*Data for processing*

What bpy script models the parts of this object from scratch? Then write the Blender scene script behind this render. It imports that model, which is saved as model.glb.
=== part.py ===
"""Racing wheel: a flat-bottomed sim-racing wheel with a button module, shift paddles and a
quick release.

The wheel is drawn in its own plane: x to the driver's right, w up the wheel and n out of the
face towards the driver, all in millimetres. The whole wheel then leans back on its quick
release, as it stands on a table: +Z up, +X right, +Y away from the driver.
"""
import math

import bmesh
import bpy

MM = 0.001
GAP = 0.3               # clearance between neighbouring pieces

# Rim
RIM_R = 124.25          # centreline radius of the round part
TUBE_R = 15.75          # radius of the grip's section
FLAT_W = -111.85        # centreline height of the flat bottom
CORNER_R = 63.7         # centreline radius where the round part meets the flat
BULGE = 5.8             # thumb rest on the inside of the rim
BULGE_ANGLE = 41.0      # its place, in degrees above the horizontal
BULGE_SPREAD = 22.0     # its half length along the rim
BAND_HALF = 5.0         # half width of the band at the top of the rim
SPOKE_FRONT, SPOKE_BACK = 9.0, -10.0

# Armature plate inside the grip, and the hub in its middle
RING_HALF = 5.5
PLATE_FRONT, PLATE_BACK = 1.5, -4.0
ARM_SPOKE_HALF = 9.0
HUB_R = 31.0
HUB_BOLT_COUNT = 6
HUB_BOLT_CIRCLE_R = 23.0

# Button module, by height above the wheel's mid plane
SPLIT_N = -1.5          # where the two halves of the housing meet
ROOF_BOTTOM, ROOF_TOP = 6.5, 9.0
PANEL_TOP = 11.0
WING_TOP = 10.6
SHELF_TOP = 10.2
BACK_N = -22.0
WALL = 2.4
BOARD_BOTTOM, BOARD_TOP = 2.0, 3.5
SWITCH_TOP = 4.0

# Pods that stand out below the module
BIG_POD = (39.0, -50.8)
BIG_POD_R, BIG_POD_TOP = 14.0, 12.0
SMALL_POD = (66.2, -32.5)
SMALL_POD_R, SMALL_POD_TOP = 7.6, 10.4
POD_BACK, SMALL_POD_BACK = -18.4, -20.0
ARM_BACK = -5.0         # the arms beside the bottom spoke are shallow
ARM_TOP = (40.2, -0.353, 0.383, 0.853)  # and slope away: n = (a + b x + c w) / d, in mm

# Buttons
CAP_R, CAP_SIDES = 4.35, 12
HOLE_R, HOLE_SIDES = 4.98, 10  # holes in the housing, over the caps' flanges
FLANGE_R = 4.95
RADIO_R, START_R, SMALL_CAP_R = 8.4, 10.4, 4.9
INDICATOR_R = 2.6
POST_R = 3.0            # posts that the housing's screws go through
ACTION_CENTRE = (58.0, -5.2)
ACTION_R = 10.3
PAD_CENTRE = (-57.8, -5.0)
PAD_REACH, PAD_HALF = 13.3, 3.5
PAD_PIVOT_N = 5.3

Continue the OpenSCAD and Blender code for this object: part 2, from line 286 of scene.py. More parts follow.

*Problem details*
The lines from the top of the data above down to the line containing "quick release." are to be copied exactly; no other line should appear.

*Problem solution*
What bpy script models the parts of this object from scratch? Then write the Blender scene script behind this render. It imports that model, which is saved as model.glb.
=== part.py ===
"""Racing wheel: a flat-bottomed sim-racing wheel with a button module, shift paddles and a
quick release.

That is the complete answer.